A team of desert-racing experts, led by Gavin Skilton (son of JeepSpeed founder Clive Skilton) is prepping a Ridgeline for this year's 1000. Don't expect a Honda Trophy Truck; that would defeat the purpose of the exercise. Instead, the Ridgeline will run in the restrictive Stock Mini class, proving that it has the goods right out of the box.
Modifications to the truck will be relatively minor, at least in desert racing terms. The 3.5L, 255hp V-6 and the rest of the Ridgeline's driveline remain virtually stock, as does the truck's sheetmetal, though the wheelwells will be radiused to clear 32-inch BFGs. The stripped cockpit gets a chromoly rollcage and racing seats, while the chassis and suspension will be beefed to withstand the Mexican desert's punishment.
Skilton's California Race & Rally team has enlisted major sponsors BFGoodrich, American Racing Wheels, and Valvoline for the Honda project. Other parts and expertise are coming from ATL, Lowrance, Baja Designs, Optima, Crow Safety Equipment, King Shock Technology, PWR Race Radiators, Howe Performance Steering, Power Tank, and Advanced Flow Engineering. As of this writing in late summer, Jason LaFortune and the fabricators at his Temper-Mental Racing shop had blown the truck apart and started on the upgrades. We'll follow the buildup and the truck's trip to Baja for a future Four Wheeler feature. Stay tuned.
Survey Shows Nearly 1 in 4 Americans Participate in OHV Recreation
As the U.S. population has grown, so has the demand for and popularity of off-highway vehicle (OHV) recreation. This was the conclusion of a recent report released by the U.S. Forest Service. The report is in conjunction with the agency's ongoing review of OHV use on U.S. Forest Service land.
The information in the report was collected through 80,000 telephone surveys of individuals 16 years and older between 1999 and 2004. Based on the results of the surveys, estimated OHV ridership has increased from 36 million in 1999-2000 to 51 million users in 2003-2004. According to the latest figures, 23.8 percent of Americans age 16 and older had participated one or more times in OHV recreation in 2004.
The survey questions and subsequent report included broad classifications of off-highway vehicles, including: four-wheel-drive Jeeps, SUVs, motorcycles designed for off-highway use, and ATVs. Recognizing that OHVs are frequently used for work-related activities, the survey questions focused primarily on recreational use of OHVs. A copy of the report can be downloaded at: www.fs.fed.us/recreation/programs/ohv/OHV_final_report.pdf
The report is timely since the Forest Service is in the process of finalizing plans to manage OHV use on Forest Service land. The rule would establish a system of roads, trails and areas designated for OHVs, and prohibit such use outside of the designated system. SEMA has recommended that the Forest Service recognize and designate uninventoried routes or "user-created" trails that came into existence during "open" management of these areas. SEMA noted that these routes serve a legitimate need and do not pose an environmental threat. In some cases, these uninventoried routes may even be more environmentally friendly and provide a better overall access solution than their inventoried counterparts. SEMA also urged strong public involvement and flexible timetables in the process of designating these routes. SEMA has requested similar policies by the National Park Service and the Bureau of Land Management, which are also in the process of reviewing their OHV regulations.

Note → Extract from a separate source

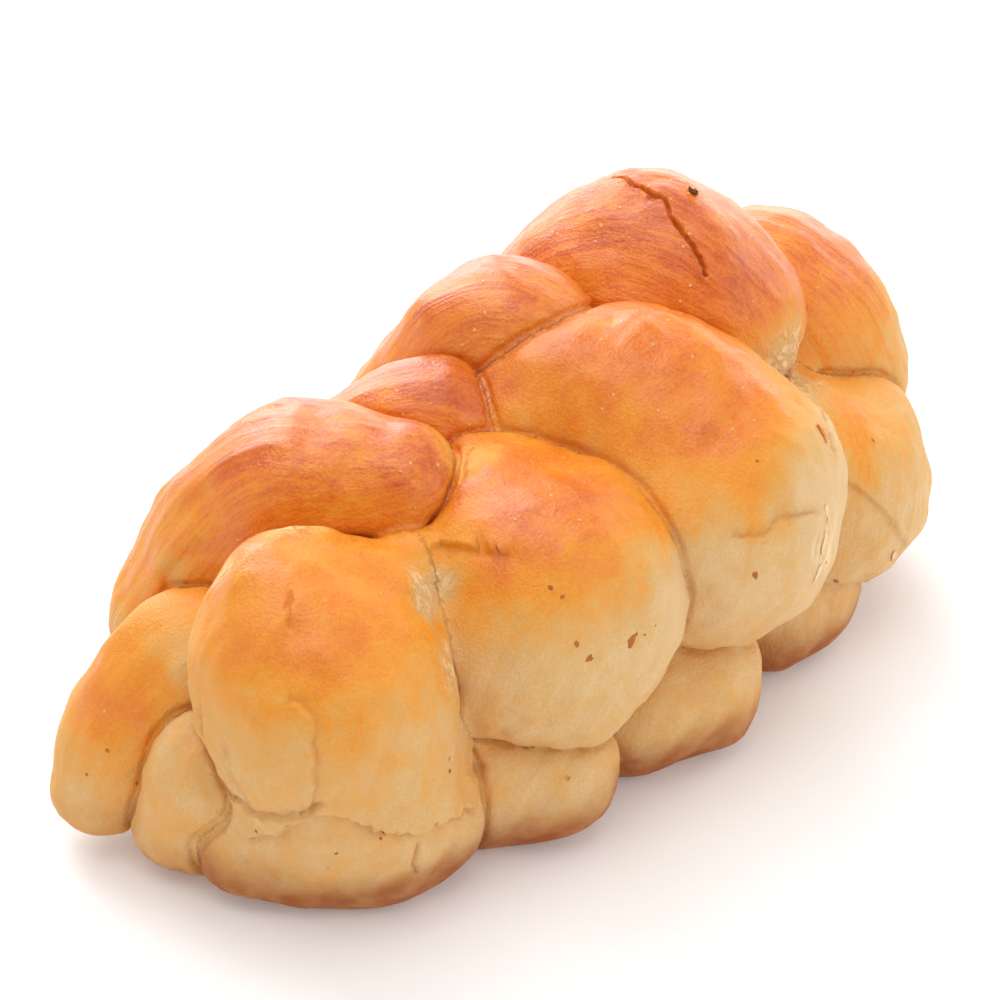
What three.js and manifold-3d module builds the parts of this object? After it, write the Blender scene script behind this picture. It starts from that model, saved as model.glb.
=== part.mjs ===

* Honda's Ridgeline has earned the highest rollover rating for any pickup ever tested by NHTSA.
* Chrysler Group says it has passed the one million production mark with the modern Hemi engine, which was first introduced in 2003.
* Jeep has announced that the Commander SUV will start at $27,985. Four-wheel-drive models will start at $29,985.
* Employee pricing helped Ford F-Series sales climb 58 percent last July to 126,905-the highest monthly sales for any vehicle in modern-day U.S. automotive history.